Monday, October 28, 2013

What Can Your Brain Do While You Drive a Car?

Not very much. And nothing very well.

Your brain can’t really do anything else while you drive a car. Every time you do something else, the emphasis is on the “else.” While you’re checking your phone, you’re not driving anymore. The car is on autopilot.

We’re not including the things it does automatically, like regulate your breathing, heartbeat, and so on. But your brain can do those things when you’re asleep.

But you wouldn’t drive a car while asleep, would you?

Scientists have discovered that so-called “multi-tasking” requires a splitting of the brain. Different parts of your brain will be used to do a variety of things.

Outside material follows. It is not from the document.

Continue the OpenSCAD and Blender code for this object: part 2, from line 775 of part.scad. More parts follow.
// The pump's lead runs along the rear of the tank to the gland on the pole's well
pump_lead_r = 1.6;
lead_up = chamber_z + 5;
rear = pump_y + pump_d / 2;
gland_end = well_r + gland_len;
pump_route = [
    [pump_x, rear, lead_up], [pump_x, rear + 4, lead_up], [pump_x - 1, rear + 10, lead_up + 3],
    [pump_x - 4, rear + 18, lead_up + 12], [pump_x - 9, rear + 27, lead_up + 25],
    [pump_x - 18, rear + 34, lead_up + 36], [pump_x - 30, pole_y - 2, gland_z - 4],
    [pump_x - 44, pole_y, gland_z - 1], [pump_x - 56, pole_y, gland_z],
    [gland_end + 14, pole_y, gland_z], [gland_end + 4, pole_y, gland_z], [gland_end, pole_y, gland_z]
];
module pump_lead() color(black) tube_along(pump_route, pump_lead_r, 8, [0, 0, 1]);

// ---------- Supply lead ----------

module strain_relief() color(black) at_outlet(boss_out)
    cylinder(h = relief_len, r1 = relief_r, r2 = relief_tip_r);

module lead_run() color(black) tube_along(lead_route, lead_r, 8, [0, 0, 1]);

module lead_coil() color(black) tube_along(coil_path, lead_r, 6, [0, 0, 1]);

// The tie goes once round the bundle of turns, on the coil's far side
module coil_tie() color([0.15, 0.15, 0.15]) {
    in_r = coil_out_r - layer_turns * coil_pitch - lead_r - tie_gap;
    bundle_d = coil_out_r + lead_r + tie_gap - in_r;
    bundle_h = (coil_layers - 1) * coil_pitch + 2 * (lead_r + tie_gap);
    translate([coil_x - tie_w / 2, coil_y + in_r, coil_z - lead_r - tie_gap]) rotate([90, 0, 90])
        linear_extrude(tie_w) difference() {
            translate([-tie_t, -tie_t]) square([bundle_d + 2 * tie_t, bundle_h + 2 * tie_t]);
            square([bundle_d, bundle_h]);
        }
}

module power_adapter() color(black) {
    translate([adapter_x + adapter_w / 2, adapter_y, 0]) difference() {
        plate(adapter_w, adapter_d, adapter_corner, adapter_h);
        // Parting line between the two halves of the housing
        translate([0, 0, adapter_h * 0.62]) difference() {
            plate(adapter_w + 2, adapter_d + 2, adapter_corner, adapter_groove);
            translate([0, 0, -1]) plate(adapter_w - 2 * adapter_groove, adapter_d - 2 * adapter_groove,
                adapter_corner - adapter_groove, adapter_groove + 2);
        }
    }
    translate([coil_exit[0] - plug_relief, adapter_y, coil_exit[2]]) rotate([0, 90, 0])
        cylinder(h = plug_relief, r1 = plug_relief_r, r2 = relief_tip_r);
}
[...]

If you eat popcorn while watching TV, part of your brain moves your hand into the bowl, while another part pays attention to what Daryl Dixon is doing to zombie number 62.

But driving is not just holding the wheel straight and watching the road. Your working memory temporarily memorizes where all the other cars are so you can keep a sense of them as they move around you. You’re long-term memory is recalling landmarks and routes for you to follow. You’re hippocampus is filtering out the sound of other cars but still paying attention for the sound of horns and sirens, making sure to send those impulses to your frontal cortex where you can process what to do with them.

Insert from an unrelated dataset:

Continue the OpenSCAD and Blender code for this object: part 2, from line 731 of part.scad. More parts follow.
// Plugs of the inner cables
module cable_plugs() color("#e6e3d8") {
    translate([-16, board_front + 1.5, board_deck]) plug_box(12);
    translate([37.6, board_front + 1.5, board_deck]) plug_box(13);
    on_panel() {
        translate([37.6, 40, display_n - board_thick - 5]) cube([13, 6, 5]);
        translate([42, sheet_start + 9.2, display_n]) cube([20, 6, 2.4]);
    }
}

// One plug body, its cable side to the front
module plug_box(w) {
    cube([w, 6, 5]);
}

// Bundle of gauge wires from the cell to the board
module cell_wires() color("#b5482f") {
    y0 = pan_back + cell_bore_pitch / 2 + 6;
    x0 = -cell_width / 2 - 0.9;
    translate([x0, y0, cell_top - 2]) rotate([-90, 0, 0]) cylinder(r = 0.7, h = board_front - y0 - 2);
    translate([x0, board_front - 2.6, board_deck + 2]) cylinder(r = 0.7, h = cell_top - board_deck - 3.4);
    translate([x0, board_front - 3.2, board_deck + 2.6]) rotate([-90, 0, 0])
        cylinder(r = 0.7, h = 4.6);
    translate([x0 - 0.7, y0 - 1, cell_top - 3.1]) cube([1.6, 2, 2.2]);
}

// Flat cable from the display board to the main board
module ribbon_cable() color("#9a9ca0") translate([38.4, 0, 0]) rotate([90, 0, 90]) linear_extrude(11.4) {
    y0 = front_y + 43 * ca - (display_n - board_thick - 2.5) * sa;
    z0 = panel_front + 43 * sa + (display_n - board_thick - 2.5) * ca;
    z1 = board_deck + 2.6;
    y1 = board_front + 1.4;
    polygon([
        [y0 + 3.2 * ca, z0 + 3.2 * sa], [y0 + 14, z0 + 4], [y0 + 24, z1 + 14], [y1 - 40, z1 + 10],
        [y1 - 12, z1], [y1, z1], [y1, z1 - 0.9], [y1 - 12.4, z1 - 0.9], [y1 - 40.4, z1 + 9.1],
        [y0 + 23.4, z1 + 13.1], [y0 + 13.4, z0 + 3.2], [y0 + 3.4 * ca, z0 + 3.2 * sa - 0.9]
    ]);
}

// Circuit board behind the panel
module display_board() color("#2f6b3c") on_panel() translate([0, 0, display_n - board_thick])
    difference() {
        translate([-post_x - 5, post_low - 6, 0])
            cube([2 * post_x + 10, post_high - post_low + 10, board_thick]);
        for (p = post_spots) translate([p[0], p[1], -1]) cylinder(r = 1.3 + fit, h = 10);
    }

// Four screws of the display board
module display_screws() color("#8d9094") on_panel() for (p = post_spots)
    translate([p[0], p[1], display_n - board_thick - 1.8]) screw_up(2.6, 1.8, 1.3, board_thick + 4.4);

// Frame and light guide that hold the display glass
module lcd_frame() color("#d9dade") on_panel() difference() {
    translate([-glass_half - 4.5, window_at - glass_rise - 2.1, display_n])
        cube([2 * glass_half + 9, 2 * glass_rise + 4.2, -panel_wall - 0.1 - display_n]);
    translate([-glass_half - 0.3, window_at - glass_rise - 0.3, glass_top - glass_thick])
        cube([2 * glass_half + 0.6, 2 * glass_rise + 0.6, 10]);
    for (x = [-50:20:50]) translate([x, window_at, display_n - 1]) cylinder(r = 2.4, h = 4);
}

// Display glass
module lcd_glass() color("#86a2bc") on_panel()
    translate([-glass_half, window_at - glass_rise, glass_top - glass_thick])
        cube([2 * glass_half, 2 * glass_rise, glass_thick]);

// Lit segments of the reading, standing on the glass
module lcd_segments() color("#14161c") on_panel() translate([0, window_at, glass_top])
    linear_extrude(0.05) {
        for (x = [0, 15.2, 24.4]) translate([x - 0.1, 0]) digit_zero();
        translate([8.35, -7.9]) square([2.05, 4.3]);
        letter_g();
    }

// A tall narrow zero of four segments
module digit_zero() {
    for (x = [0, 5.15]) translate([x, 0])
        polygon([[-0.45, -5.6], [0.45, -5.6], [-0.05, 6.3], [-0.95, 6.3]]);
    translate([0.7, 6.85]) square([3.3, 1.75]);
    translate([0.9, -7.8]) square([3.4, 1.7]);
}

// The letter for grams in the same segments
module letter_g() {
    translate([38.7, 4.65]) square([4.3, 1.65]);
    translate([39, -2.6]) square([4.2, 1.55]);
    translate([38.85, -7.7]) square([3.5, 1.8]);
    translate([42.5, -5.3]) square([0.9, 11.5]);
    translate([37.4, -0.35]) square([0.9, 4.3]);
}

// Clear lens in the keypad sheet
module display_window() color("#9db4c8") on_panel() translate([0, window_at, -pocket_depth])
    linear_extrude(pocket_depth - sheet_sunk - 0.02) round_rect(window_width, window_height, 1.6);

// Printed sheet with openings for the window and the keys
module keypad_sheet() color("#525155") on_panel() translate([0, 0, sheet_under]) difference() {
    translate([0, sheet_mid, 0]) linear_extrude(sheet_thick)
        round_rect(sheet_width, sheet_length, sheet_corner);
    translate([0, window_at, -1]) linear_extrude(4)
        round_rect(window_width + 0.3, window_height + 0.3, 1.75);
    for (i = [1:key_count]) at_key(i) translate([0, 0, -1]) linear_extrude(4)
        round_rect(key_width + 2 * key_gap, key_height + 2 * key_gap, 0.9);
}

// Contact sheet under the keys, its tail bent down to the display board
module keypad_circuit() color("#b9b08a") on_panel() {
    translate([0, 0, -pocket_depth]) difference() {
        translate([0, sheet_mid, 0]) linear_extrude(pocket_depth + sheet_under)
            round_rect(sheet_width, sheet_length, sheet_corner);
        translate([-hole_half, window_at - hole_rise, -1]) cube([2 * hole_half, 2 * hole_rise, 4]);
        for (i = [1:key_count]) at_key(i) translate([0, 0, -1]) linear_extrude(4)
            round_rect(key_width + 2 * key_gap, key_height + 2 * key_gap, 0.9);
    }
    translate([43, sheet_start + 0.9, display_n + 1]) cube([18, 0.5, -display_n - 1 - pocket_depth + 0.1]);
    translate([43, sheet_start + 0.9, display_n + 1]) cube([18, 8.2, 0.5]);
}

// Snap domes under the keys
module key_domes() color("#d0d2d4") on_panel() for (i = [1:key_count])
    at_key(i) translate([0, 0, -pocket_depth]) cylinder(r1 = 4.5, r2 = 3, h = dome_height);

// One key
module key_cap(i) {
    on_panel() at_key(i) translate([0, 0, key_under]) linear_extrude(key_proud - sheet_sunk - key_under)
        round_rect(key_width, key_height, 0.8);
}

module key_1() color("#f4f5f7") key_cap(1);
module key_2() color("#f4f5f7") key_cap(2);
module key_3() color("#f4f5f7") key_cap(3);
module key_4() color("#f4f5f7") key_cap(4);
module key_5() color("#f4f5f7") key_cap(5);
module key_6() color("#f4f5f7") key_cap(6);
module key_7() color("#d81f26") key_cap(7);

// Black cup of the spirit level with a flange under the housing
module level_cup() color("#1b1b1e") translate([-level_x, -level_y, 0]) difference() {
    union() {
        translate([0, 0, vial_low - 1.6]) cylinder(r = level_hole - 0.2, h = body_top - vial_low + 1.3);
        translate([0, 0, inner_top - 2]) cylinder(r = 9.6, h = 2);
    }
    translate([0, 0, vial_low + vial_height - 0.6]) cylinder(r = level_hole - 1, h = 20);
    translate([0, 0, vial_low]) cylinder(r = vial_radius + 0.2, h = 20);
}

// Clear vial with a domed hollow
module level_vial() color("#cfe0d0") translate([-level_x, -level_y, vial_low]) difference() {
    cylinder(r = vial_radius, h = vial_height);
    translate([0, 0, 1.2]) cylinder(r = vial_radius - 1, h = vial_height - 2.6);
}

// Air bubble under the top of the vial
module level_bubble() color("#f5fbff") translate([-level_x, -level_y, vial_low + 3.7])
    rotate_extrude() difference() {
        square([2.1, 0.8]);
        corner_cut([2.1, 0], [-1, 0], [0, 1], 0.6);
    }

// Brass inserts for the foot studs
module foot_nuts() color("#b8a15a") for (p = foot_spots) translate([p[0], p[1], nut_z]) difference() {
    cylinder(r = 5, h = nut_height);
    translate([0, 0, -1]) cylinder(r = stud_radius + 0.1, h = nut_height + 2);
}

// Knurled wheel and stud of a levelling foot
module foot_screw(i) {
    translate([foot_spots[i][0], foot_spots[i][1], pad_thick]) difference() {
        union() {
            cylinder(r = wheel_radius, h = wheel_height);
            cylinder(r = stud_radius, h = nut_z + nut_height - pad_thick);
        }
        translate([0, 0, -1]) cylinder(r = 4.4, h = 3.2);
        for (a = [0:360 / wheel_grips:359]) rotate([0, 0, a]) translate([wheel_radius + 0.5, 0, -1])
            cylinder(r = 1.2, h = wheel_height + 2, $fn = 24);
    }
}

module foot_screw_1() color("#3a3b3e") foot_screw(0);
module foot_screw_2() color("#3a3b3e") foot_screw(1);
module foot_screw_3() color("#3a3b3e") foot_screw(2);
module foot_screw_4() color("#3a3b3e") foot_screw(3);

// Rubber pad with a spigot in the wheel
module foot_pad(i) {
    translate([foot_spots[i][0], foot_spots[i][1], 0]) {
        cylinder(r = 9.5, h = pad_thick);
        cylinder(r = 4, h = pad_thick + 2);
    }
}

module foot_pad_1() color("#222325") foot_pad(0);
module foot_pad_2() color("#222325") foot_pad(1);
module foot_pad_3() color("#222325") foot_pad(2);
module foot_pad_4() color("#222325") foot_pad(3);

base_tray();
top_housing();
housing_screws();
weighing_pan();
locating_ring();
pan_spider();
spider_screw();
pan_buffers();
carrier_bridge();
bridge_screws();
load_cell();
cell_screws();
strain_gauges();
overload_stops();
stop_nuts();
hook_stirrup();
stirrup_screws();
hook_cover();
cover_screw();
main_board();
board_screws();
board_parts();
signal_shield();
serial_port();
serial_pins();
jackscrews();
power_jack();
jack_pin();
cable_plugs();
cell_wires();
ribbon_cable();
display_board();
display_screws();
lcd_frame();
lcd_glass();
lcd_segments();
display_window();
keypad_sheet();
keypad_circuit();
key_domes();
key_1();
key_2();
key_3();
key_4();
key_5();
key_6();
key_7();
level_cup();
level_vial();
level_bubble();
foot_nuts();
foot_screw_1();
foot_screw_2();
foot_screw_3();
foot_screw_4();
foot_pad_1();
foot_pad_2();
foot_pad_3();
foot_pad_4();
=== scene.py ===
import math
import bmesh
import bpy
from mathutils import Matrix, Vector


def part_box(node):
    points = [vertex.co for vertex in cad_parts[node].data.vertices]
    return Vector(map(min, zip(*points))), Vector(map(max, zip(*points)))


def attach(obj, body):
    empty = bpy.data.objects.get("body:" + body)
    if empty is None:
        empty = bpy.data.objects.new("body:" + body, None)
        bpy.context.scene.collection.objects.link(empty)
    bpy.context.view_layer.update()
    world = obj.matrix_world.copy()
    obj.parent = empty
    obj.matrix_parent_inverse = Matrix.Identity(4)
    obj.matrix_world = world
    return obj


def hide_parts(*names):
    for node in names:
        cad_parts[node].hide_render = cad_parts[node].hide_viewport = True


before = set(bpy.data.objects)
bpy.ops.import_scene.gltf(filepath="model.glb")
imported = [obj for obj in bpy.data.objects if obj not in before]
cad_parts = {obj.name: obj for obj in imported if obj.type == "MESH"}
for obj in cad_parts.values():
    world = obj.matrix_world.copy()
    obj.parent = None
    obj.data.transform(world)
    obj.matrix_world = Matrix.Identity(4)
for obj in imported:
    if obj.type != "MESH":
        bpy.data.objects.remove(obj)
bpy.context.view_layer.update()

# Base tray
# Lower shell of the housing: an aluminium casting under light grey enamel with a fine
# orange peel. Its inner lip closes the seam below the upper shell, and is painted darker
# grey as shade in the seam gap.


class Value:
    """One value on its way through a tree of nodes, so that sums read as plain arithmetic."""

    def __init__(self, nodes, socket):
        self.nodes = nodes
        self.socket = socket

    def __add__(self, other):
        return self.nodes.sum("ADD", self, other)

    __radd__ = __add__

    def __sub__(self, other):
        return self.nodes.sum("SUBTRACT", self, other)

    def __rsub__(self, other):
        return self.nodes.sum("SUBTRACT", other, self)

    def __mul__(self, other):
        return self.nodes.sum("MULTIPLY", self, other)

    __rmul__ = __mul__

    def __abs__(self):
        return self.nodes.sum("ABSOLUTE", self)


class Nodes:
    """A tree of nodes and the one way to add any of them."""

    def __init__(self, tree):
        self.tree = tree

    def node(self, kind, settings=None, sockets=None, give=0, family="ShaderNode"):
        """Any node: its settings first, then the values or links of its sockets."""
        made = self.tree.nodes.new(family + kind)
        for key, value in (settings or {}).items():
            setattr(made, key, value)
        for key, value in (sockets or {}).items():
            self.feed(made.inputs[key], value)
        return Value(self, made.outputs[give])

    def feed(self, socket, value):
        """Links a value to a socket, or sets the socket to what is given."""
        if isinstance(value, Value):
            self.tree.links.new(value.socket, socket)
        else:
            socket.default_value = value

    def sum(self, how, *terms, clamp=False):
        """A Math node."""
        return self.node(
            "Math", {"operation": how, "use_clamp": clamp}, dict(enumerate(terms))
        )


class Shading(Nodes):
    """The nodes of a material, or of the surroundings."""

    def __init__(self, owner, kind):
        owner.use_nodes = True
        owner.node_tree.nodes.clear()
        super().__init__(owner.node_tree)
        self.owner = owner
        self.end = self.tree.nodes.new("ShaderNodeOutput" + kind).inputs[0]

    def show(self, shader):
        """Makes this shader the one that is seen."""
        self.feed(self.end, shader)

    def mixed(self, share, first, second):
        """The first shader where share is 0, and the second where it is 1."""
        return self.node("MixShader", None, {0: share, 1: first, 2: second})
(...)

So, while you’re checking your phone, you’re checking your phone, and nothing else. You’re wiping your working memory clean (where did the other cars go?), distracting your long-term memory (was that a right here or a left) and confusing your hippocampus (I hear a horn but there’s no horn icon in this text message).

And even nothing bad happens while you’re looking at the phone, when you look up again and disengage autopilot, you’re still not driving—you’re getting a whole new set of data before you’re fully immersed in the act of driving again.

So, go ahead, give yourself an estimate—how long did you glace at that phone? 2 seconds? Now double that, to account for how long it takes for your brain to switch.

A car traveling 55 mph covers 322 feet in 4 seconds. And since it takes a person about second to respond to a sudden change in environment, and since most cars take about 120 feet to come to a stop with a sudden application of the brakes from 55 mph, that all adds up to 600 feet.

Anything that happens less than two football fields away from you when you check your phone is going to be an accident.